Input data:
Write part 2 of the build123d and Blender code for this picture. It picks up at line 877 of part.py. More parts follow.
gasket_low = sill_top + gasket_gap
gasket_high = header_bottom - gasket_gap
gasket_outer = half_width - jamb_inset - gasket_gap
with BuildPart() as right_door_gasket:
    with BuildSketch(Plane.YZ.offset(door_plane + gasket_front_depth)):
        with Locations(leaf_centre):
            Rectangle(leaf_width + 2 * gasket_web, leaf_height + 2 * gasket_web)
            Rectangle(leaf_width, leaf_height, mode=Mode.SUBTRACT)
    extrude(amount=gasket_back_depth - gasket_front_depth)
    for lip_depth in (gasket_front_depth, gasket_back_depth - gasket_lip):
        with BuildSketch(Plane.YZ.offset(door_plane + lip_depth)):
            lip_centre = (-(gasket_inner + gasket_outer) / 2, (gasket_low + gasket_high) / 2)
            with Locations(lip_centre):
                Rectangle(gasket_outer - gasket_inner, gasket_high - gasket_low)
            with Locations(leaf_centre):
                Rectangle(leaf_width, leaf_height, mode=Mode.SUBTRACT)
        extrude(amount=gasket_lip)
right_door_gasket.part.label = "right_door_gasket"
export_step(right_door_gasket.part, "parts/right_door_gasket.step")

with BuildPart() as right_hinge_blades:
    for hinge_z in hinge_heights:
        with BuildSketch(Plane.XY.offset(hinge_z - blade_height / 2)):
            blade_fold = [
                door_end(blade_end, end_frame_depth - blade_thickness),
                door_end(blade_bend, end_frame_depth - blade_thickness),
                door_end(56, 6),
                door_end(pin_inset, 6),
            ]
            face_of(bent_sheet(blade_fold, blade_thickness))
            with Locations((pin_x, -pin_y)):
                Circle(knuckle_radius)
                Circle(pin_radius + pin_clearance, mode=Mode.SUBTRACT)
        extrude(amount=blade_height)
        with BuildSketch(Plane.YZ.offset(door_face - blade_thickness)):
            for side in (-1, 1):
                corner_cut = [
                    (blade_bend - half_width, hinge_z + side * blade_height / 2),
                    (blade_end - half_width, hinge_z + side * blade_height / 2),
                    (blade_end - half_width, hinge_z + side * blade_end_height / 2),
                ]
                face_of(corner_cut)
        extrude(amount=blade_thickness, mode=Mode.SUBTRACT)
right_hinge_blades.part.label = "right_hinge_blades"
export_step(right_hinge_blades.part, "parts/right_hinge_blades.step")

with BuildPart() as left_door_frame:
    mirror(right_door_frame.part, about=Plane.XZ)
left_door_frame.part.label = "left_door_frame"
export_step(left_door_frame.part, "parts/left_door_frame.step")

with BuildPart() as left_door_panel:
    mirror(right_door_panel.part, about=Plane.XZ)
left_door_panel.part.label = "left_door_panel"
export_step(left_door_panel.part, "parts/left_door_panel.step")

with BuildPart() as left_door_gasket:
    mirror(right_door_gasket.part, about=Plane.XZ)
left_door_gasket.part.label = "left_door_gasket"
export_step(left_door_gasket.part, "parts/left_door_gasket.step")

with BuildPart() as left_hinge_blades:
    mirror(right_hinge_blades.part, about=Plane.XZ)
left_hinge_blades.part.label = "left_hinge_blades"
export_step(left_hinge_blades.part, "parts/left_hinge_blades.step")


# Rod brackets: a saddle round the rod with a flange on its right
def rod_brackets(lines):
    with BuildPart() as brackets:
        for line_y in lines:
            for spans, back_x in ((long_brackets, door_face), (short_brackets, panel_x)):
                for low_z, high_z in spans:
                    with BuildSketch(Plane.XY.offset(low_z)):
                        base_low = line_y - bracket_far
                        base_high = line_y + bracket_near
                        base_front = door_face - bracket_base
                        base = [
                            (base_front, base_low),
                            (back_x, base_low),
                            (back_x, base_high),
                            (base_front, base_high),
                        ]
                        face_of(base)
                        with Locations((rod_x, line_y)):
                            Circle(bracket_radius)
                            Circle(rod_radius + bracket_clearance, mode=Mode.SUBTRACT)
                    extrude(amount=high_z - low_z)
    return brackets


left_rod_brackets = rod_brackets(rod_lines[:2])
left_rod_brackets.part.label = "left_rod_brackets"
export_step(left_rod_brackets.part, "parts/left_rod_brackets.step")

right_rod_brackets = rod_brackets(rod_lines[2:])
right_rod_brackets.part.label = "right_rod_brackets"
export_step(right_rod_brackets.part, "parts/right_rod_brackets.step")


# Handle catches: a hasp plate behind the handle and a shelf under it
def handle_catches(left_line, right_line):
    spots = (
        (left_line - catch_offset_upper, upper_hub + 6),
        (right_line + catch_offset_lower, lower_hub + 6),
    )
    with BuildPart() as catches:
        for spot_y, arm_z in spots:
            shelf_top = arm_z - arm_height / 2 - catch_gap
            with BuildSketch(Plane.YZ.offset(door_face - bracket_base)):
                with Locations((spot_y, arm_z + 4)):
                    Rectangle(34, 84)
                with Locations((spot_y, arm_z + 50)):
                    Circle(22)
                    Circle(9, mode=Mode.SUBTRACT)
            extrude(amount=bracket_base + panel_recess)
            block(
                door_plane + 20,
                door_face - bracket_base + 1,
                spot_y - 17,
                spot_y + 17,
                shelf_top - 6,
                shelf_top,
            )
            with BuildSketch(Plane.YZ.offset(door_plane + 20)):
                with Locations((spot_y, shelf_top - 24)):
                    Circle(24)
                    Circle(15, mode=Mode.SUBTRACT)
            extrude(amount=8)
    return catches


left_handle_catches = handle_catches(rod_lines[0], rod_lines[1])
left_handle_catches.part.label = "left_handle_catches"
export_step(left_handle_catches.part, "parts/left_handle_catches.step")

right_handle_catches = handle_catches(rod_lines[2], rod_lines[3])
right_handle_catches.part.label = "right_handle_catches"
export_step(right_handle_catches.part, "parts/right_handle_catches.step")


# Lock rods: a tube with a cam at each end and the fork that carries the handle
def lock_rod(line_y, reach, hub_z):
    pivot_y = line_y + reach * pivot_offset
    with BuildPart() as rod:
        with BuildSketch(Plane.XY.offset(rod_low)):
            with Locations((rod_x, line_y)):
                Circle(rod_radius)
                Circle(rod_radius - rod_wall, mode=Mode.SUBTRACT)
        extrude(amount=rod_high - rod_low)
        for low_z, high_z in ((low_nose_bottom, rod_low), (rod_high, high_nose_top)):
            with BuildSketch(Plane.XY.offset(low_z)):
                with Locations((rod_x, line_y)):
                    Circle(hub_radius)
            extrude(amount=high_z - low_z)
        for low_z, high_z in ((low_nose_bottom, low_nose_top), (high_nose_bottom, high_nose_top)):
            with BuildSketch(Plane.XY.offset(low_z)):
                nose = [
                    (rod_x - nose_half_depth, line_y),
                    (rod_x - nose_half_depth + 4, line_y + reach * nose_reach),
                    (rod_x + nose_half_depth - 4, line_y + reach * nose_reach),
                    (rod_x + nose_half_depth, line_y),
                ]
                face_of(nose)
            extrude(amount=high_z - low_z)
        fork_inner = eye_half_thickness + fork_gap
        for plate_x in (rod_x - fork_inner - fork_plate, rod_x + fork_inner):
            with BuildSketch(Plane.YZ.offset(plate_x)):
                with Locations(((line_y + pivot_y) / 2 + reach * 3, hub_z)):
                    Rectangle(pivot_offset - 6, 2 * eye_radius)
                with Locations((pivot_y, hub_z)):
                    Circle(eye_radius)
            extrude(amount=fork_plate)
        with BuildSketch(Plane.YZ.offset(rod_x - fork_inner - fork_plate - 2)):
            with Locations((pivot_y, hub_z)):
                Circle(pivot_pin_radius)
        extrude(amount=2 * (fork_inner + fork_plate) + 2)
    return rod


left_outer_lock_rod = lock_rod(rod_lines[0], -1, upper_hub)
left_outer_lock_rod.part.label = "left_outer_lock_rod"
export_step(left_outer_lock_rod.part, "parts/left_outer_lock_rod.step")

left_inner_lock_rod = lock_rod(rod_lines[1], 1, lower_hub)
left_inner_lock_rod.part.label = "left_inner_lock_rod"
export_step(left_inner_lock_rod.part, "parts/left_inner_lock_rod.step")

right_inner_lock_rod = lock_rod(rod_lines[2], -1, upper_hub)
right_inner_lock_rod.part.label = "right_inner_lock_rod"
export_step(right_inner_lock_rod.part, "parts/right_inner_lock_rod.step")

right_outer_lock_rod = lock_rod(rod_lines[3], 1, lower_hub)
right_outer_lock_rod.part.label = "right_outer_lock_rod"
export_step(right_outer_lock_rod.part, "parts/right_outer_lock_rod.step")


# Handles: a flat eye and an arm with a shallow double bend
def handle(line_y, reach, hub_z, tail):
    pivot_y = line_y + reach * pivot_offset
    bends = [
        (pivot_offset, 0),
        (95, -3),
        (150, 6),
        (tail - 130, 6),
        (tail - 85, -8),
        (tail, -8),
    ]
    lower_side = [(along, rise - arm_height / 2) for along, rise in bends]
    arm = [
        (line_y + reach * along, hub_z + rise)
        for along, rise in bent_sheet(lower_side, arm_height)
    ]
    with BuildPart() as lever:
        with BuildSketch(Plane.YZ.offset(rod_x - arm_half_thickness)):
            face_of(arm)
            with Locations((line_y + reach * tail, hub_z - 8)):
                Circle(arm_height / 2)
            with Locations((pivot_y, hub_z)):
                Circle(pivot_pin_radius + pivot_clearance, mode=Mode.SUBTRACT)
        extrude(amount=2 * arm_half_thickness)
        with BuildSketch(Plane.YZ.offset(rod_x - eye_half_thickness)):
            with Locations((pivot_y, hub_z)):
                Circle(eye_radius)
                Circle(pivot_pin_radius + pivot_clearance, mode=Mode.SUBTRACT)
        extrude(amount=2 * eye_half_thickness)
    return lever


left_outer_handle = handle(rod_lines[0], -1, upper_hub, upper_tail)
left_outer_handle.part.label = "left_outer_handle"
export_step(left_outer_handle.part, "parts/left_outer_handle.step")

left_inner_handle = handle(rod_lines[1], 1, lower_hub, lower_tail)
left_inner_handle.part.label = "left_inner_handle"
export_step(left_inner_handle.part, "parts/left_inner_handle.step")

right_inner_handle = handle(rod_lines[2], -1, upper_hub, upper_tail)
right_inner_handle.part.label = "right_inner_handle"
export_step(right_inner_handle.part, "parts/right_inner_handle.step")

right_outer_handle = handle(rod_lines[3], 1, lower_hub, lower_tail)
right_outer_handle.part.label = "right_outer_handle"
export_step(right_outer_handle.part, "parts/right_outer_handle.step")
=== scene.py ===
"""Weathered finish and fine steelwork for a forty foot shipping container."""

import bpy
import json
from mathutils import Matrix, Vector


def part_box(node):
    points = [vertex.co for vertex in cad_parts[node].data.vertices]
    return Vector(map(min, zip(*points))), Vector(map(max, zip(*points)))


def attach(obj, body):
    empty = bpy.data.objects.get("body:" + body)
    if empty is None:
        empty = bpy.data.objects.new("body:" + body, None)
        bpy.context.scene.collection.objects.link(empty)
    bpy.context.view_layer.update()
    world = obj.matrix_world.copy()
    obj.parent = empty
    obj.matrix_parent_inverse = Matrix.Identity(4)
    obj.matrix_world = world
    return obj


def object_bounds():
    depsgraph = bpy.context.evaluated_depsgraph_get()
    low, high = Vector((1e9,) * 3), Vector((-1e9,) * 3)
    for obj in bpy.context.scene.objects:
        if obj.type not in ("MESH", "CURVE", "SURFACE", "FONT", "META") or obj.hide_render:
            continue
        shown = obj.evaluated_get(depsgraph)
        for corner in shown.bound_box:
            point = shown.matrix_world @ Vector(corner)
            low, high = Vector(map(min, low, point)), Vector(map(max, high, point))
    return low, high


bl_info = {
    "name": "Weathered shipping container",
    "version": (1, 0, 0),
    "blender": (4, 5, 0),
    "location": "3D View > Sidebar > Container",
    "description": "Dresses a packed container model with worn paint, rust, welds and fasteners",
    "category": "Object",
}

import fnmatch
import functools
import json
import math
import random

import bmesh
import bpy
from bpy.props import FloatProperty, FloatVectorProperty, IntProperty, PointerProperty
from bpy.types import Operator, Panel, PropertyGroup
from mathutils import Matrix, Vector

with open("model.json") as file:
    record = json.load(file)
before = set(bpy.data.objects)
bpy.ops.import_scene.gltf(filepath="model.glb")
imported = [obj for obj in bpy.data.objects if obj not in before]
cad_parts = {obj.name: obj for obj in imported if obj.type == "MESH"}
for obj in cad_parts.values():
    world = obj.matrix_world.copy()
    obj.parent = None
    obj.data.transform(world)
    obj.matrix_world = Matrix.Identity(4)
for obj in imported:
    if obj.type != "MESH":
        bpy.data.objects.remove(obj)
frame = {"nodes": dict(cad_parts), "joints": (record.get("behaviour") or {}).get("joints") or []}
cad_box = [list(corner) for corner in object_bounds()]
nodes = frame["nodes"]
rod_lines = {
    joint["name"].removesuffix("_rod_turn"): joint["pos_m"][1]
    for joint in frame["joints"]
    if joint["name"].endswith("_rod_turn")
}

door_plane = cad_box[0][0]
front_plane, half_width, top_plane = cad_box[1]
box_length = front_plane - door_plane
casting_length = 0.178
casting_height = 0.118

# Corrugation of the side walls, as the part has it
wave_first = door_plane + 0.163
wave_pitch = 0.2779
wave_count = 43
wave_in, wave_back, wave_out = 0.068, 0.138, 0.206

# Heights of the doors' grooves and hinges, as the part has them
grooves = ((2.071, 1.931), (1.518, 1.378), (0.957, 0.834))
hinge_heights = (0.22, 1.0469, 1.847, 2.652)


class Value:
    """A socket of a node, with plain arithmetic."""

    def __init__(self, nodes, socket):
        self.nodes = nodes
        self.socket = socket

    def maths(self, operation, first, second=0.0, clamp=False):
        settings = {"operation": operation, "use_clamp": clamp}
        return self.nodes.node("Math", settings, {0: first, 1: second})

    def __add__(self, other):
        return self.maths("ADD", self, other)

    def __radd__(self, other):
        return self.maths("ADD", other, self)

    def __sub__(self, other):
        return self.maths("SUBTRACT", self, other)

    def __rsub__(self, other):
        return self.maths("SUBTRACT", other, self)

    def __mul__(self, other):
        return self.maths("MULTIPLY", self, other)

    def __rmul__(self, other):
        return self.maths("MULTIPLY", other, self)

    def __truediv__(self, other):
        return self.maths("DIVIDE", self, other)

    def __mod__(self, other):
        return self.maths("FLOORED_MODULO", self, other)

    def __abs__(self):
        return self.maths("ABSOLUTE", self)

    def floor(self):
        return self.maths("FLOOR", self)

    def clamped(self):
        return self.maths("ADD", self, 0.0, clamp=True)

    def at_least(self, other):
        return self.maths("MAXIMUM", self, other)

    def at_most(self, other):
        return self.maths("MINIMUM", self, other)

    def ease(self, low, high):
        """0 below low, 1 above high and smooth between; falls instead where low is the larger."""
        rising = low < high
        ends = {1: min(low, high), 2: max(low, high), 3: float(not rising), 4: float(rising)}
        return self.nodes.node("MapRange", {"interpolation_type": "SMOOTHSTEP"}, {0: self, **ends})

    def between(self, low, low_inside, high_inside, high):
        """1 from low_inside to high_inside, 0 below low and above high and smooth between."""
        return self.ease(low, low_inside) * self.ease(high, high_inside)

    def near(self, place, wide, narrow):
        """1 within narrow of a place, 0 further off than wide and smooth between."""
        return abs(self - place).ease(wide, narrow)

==

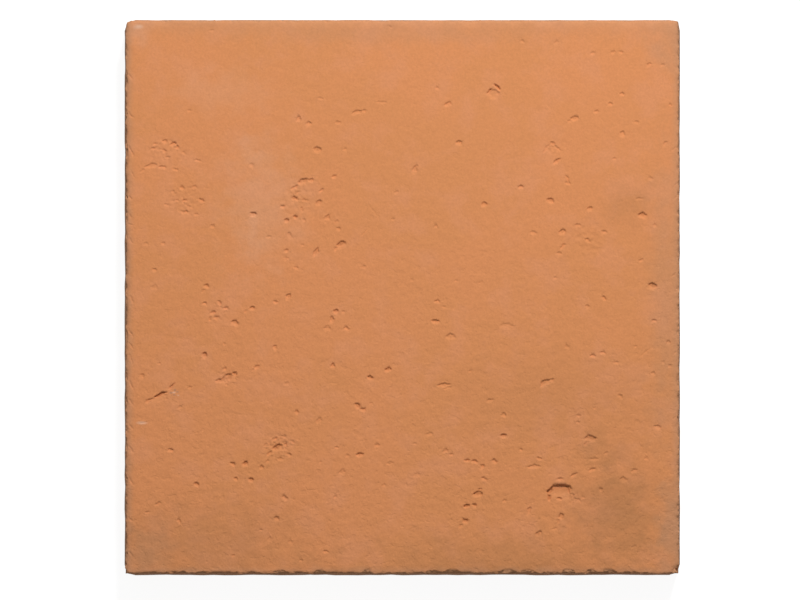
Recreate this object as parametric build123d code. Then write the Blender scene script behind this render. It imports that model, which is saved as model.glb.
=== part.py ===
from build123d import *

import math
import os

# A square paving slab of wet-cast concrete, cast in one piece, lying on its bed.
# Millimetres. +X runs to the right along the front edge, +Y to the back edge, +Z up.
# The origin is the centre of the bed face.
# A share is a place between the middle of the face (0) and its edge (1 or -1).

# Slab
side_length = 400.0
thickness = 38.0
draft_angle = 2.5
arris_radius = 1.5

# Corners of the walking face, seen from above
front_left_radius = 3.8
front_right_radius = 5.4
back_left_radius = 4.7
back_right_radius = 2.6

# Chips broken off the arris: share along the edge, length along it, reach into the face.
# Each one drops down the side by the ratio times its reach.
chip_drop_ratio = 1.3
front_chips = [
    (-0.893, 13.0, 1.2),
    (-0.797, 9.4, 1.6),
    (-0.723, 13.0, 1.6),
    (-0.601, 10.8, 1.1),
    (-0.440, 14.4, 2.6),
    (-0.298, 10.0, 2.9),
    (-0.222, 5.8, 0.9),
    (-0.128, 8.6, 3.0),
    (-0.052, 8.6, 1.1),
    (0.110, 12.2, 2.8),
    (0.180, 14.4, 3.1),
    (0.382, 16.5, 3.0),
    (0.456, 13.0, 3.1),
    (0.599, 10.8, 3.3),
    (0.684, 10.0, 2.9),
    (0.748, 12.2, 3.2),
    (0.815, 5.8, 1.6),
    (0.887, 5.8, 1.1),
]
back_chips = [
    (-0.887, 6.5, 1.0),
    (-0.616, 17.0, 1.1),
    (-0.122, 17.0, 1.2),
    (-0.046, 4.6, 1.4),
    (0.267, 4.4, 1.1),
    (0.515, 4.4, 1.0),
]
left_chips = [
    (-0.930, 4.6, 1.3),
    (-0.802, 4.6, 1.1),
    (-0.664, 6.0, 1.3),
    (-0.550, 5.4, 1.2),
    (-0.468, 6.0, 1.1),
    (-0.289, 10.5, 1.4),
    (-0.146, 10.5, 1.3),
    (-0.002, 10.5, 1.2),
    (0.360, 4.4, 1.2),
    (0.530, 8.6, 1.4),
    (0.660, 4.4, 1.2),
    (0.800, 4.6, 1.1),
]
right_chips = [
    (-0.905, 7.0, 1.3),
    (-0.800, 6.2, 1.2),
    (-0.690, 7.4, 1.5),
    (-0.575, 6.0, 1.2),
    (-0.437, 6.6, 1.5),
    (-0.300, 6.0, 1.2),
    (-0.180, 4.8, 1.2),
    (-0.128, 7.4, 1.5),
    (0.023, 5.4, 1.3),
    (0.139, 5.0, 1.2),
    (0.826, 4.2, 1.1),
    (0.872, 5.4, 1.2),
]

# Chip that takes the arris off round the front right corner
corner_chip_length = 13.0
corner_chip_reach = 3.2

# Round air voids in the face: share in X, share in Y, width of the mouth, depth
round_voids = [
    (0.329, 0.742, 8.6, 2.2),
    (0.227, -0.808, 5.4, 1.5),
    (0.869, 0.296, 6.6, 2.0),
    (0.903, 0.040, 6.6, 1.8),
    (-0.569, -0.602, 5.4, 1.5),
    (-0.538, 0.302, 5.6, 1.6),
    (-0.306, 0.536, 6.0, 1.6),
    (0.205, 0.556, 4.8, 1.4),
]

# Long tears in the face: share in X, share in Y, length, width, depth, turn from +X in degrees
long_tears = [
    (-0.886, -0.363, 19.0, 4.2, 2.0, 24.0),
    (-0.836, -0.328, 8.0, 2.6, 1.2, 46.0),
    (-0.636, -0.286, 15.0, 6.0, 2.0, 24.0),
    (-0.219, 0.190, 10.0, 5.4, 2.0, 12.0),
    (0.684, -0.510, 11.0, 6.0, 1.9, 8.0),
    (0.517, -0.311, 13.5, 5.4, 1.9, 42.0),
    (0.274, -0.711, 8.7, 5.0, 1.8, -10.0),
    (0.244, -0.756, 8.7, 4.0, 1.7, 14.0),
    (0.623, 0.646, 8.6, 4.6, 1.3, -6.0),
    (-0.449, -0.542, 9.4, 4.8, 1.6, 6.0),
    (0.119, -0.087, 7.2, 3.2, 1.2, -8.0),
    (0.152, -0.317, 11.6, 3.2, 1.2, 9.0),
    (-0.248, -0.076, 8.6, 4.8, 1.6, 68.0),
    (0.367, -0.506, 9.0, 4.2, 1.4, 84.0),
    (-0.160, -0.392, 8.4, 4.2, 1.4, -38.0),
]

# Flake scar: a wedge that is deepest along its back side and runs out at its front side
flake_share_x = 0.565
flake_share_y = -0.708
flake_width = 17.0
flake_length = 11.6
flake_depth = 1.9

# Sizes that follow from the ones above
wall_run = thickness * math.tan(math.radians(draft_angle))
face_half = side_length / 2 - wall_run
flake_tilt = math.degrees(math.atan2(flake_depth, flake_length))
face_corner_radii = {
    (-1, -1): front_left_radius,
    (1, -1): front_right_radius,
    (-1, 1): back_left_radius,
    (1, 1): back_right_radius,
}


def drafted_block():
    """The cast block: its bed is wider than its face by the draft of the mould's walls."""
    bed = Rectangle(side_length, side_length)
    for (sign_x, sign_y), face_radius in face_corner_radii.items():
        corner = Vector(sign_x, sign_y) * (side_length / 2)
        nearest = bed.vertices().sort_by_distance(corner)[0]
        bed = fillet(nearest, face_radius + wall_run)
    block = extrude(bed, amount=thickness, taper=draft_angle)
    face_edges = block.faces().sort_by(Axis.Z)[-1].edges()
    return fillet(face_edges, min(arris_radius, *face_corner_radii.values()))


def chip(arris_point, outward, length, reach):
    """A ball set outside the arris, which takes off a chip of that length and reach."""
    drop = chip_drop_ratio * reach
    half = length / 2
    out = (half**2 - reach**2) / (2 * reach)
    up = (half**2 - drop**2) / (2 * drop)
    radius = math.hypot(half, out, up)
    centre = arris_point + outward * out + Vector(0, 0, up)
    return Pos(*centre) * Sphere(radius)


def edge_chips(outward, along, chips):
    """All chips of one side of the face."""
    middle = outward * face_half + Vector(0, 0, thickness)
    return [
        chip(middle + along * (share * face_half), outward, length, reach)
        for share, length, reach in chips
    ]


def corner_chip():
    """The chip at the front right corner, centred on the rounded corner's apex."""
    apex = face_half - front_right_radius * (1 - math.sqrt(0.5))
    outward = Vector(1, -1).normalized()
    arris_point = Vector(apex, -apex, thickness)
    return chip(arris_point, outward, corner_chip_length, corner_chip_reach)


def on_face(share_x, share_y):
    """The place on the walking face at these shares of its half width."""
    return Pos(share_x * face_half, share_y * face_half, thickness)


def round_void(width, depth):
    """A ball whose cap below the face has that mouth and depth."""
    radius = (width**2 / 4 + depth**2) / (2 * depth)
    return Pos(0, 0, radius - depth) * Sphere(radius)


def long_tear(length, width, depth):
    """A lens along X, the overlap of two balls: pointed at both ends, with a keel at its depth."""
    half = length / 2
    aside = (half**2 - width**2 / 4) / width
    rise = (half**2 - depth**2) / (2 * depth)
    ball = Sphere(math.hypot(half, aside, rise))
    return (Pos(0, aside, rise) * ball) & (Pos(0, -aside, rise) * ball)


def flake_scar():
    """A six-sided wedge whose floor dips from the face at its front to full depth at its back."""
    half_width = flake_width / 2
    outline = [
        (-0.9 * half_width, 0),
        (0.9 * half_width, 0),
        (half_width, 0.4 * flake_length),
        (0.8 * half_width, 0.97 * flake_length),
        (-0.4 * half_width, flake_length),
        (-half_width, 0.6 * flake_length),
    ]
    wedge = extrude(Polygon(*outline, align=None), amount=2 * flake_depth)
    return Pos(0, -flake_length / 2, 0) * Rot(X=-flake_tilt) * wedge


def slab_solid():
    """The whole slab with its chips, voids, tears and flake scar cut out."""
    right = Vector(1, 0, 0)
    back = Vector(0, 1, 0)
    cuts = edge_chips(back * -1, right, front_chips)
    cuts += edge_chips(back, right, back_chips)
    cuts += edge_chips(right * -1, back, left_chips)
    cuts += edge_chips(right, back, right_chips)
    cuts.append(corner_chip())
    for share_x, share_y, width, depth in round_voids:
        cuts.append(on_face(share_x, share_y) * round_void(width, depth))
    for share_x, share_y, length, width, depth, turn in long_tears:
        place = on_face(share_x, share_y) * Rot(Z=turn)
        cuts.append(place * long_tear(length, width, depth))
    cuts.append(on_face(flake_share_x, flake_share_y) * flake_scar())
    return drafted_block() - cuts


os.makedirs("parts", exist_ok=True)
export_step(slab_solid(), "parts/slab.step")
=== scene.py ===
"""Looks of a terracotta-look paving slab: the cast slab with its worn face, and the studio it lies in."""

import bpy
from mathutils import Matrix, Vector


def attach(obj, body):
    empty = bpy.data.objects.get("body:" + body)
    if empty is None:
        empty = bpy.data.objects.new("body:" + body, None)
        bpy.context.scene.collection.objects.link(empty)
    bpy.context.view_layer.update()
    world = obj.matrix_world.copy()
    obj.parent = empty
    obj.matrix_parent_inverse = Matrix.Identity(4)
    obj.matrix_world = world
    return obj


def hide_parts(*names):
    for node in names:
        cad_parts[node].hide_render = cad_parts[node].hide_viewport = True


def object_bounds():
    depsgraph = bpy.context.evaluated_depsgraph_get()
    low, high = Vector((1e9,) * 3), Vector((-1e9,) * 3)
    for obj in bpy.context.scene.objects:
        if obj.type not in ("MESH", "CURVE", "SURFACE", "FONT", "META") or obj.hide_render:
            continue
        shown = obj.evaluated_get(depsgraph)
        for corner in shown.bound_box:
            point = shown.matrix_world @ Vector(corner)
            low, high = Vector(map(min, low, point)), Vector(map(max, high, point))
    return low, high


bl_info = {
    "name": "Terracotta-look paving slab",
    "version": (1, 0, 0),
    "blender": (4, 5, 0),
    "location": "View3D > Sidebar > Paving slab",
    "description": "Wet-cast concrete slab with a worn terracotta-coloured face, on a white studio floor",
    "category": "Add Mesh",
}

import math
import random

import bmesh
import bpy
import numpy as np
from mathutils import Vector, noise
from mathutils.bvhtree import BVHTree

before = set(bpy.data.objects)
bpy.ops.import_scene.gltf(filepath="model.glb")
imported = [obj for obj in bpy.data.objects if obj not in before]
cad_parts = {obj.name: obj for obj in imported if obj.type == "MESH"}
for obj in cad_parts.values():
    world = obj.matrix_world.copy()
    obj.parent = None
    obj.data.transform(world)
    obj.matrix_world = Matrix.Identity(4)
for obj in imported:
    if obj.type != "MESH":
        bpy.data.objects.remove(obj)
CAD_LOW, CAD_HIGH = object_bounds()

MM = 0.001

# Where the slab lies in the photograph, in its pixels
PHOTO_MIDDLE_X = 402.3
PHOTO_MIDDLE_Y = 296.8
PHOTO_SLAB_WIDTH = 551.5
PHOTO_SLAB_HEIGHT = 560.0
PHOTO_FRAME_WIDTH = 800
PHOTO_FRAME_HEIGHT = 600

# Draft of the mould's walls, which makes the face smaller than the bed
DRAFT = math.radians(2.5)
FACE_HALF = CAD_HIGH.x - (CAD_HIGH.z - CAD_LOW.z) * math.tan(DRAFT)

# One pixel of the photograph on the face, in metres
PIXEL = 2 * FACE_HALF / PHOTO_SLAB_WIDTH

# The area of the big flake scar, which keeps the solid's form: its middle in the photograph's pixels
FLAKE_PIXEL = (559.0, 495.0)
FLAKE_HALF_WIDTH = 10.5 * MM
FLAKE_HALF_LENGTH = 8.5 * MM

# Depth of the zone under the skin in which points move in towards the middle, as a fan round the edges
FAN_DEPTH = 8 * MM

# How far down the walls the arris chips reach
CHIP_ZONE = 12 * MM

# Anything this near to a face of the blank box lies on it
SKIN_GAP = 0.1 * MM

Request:
Give back, word for word, each line from the one containing "cuts.append(on_face(flake_share_x, flake_share_y) *" down to the one containing "cad_parts[node].hide_render = cad_parts[node].hide_viewport", including those two lines.

Result of this exercise:
    cuts.append(on_face(flake_share_x, flake_share_y) * flake_scar())
    return drafted_block() - cuts


os.makedirs("parts", exist_ok=True)
export_step(slab_solid(), "parts/slab.step")
=== scene.py ===
"""Looks of a terracotta-look paving slab: the cast slab with its worn face, and the studio it lies in."""

import bpy
from mathutils import Matrix, Vector


def attach(obj, body):
    empty = bpy.data.objects.get("body:" + body)
    if empty is None:
        empty = bpy.data.objects.new("body:" + body, None)
        bpy.context.scene.collection.objects.link(empty)
    bpy.context.view_layer.update()
    world = obj.matrix_world.copy()
    obj.parent = empty
    obj.matrix_parent_inverse = Matrix.Identity(4)
    obj.matrix_world = world
    return obj


def hide_parts(*names):
    for node in names:
        cad_parts[node].hide_render = cad_parts[node].hide_viewport = True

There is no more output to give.